Sinds het moment dat Martin Faas voor het eerst contact met me opnam in verband met Noël, ontstond er een bijzondere band. Noël heeft ALS, een ziekte die zijn lichaam langzaam aantast, maar die zijn karakter onaangeroerd laat. Hij is een vechter in hart en nieren, altijd optimistisch en strijdbaar. Elke keer als ik hem zie, begroet hij me met diezelfde grote lach op zijn gezicht, alsof hij weigert zich gewonnen te geven aan de beperkingen van zijn ziekte.
Gisteren was er een grote reünie van het regiment Prinses Irene, de eenheid waar Noël ooit met trots heeft gediend. Zijn oude kameraden waren er in groten getale, mannen met wie hij jaren geleden schouder aan schouder stond. Sommigen van hen ziet hij alleen op dit soort evenementen, maar zodra ze elkaar begroeten, lijkt het alsof de tijd geen vat op hun vriendschap heeft gehad. Alsof ze gisteren nog samen een biertje hebben gedronken, is de kameraadschap levendiger dan ooit.
De verbondenheid die ontstaat binnen defensie is uniek.

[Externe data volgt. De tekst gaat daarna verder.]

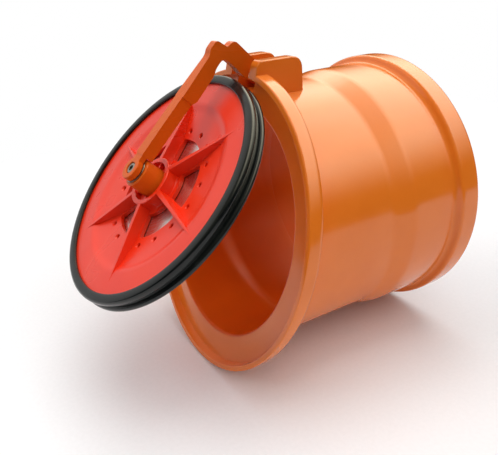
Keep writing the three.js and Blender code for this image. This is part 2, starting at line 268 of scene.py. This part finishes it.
class Nodes:
    """Short names for building one material's node tree."""

    def __init__(self, name):
        self.material = bpy.data.materials.new(name)
        self.material.use_nodes = True
        self.tree = self.material.node_tree
        self.shader = self.tree.nodes["Principled BSDF"]
        self.place = self.add("ShaderNodeTexCoord").outputs["Object"]

    def add(self, kind, **values):
        node = self.tree.nodes.new(kind)
        for key, value in values.items():
            setattr(node, key, value)
        return node

    def link(self, source, target):
        self.tree.links.new(source, target)

    def noise(self, scale, detail=3, stretch=None):
        node = self.add("ShaderNodeTexNoise")
        node.inputs["Scale"].default_value = scale
        node.inputs["Detail"].default_value = detail
        source = self.place
        if stretch:
            mapping = self.add("ShaderNodeMapping")
            mapping.inputs["Scale"].default_value = stretch
            self.link(self.place, mapping.inputs["Vector"])
            source = mapping.outputs["Vector"]
        self.link(source, node.inputs["Vector"])
        return node.outputs["Fac"]

    def ramp(self, source, low, high, start=0.35, end=0.65):
        node = self.add("ShaderNodeMapRange")
        node.inputs["From Min"].default_value = start
        node.inputs["From Max"].default_value = end
        node.inputs["To Min"].default_value = low
        node.inputs["To Max"].default_value = high
        self.link(source, node.inputs["Value"])
        return node.outputs["Result"]

    def mix(self, factor, a, b):
        node = self.add("ShaderNodeMix", data_type="RGBA")
        for socket, value in ((node.inputs[MIX_A], a), (node.inputs[MIX_B], b)):
            if isinstance(value, tuple):
                socket.default_value = (*value, 1)
            else:
                self.link(value, socket)
        self.link(factor, node.inputs["Factor"])
        return node.outputs[MIX_COLOUR]

    def bump(self, height, strength, distance, after=None):
        node = self.add("ShaderNodeBump")
        node.inputs["Strength"].default_value = strength
        node.inputs["Distance"].default_value = distance
        self.link(height, node.inputs["Height"])
        if after:
            self.link(after, node.inputs["Normal"])
        return node.outputs["Normal"]

    def set(self, **values):
        for key, value in values.items():
            self.shader.inputs[key.replace("_", " ")].default_value = value


def moulded_plastic(name, pale, deep, gloss, shine):
    """Smooth moulded plastic: faint cloudy pigment, small changes of gloss, a fine skin texture."""
    m = Nodes(name)
    cloud = m.ramp(m.noise(scale=22, detail=4), low=0, high=1)
    flow = m.ramp(m.noise(scale=60, detail=2, stretch=(1, 0.15, 1)), low=0, high=1)
    colour = m.mix(cloud, deep, pale)
    speck = m.ramp(m.noise(scale=2600, detail=1), low=1, high=0, start=0.69, end=0.74)
    speck_colour = tuple(c * 0.72 for c in deep)
    tinted = m.mix(speck, speck_colour, (1, 1, 1))
    blend = m.add("ShaderNodeMix", data_type="RGBA", blend_type="MULTIPLY")
    blend.inputs["Factor"].default_value = 0.25
    m.link(colour, blend.inputs[MIX_A])
    m.link(tinted, blend.inputs[MIX_B])
    m.set(Specular_IOR_Level=shine)
    m.link(blend.outputs[MIX_COLOUR], m.shader.inputs["Base Color"])
    roughness = m.ramp(flow, low=gloss - 0.03, high=gloss + 0.05, start=0, end=1)
    m.link(roughness, m.shader.inputs["Roughness"])
    waves = m.bump(m.noise(scale=30, detail=1), strength=0.03, distance=0.0006)
    skin = m.bump(m.noise(scale=1500, detail=2), strength=0.05, distance=0.0001, after=waves)
    m.link(skin, m.shader.inputs["Normal"])
    return m.material


def moulded_rubber(name):
    """Black rubber with a slightly shiny moulded skin and faint pale bloom."""
    m = Nodes(name)
    m.set(Specular_IOR_Level=0.33)
    black, bloom_colour = (0.004, 0.005, 0.005), (0.010, 0.012, 0.011)
    bloom = m.ramp(m.noise(scale=55, detail=5), low=0, high=1, start=0.4, end=0.75)
    m.link(m.mix(bloom, black, bloom_colour), m.shader.inputs["Base Color"])
    m.link(m.ramp(m.noise(scale=130, detail=3), low=0.14, high=0.24), m.shader.inputs["Roughness"])
    skin = m.bump(m.noise(scale=900, detail=3), strength=0.08, distance=0.0001)
    m.link(skin, m.shader.inputs["Normal"])
    return m.material


def turned_steel(name, centre, out, shade, roughness):
    """Stainless steel with fine marks that run round the given axis."""
    m = Nodes(name)
    m.set(Metallic=1.0)
    shift = m.add("ShaderNodeVectorMath", operation="SUBTRACT")
    shift.inputs[1].default_value = centre
    m.link(m.place, shift.inputs[0])
    across = m.add("ShaderNodeVectorMath", operation="CROSS_PRODUCT")
    across.inputs[1].default_value = out
    m.link(shift.outputs["Vector"], across.inputs[0])
    radius = m.add("ShaderNodeVectorMath", operation="LENGTH")
    m.link(across.outputs["Vector"], radius.inputs[0])
    marks = m.add("ShaderNodeTexNoise", noise_dimensions="1D")
    marks.inputs["Scale"].default_value = 4200
    marks.inputs["Detail"].default_value = 3
    m.link(radius.outputs["Value"], marks.inputs["W"])
    cloud = m.ramp(m.noise(scale=70, detail=4), low=0, high=1)
    dull = tuple(c * 0.84 for c in shade)
    m.link(m.mix(cloud, dull, shade), m.shader.inputs["Base Color"])
    uneven = m.ramp(marks.outputs["Fac"], low=roughness - 0.05, high=roughness + 0.1)
    m.link(uneven, m.shader.inputs["Roughness"])
    fine_marks = m.bump(marks.outputs["Fac"], strength=0.03, distance=0.00005)
    m.link(fine_marks, m.shader.inputs["Normal"])
    return m.material


ORANGE = moulded_plastic(
    "orange_plastic", pale=(0.82, 0.195, 0.018), deep=(0.77, 0.172, 0.013), gloss=0.16, shine=0.5)
# a darker, more saturated copy of the orange plastic for the inside of the bore: its colour is painted
# shade, its lower gloss dims reflections there
BORE_SHADE_ORANGE = moulded_plastic(
    "bore_painted_shade_plastic", pale=(0.74, 0.118, 0.005), deep=(0.69, 0.102, 0.004), gloss=0.32, shine=0.12)
DEEP_ORANGE = moulded_plastic(
    "deep_orange_plastic", pale=(0.72, 0.118, 0.007), deep=(0.67, 0.104, 0.005), gloss=0.26, shine=0.2)
RED = moulded_plastic(
    "red_plastic", pale=(0.82, 0.032, 0.005), deep=(0.78, 0.024, 0.004), gloss=0.30, shine=0.64)
RUBBER = moulded_rubber("black_rubber")
PLATE_STEEL = turned_steel(
    "plate_steel", FLAP_CENTRE, FLAP_OUT, shade=(0.74, 0.73, 0.72), roughness=0.22)
# a darker copy of the stainless steel for the centre screw and the front washer: painted shade for the
# shadowed hole of the arm's eye and the gap under it
SHADED_SCREW_STEEL = turned_steel(
    "screw_steel_painted_shade", FLAP_CENTRE, FLAP_OUT, shade=(0.34, 0.32, 0.29), roughness=0.32)
PIN_STEEL = turned_steel("pin_steel", HINGE, ACROSS, shade=(0.60, 0.58, 0.55), roughness=0.25)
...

Het is een band die diep geworteld is in gedeelde ervaringen, in momenten van zowel vreugde als ontbering. Het is een band die de tand des tijds doorstaat en zelfs sterker lijkt te worden met de jaren. Ondanks de afstand en de tijd die verstrijkt, blijft de onderlinge steun onwankelbaar. Dit is wat het leven binnen defensie zo bijzonder maakt: een broederschap die levenslang duurt, ongeacht wat het leven brengt.
Toen ik Noël gisteren zag, omringd door zijn oude kameraden, werd het me opnieuw duidelijk hoe belangrijk die band voor hem is. Het is niet alleen de herinnering aan vroeger, aan dienstjaren en missies, maar ook de wetenschap dat, zelfs nu hij met ALS kampt, hij nooit alleen staat. Zijn vrienden zijn er, net zoals ze er altijd zijn geweest.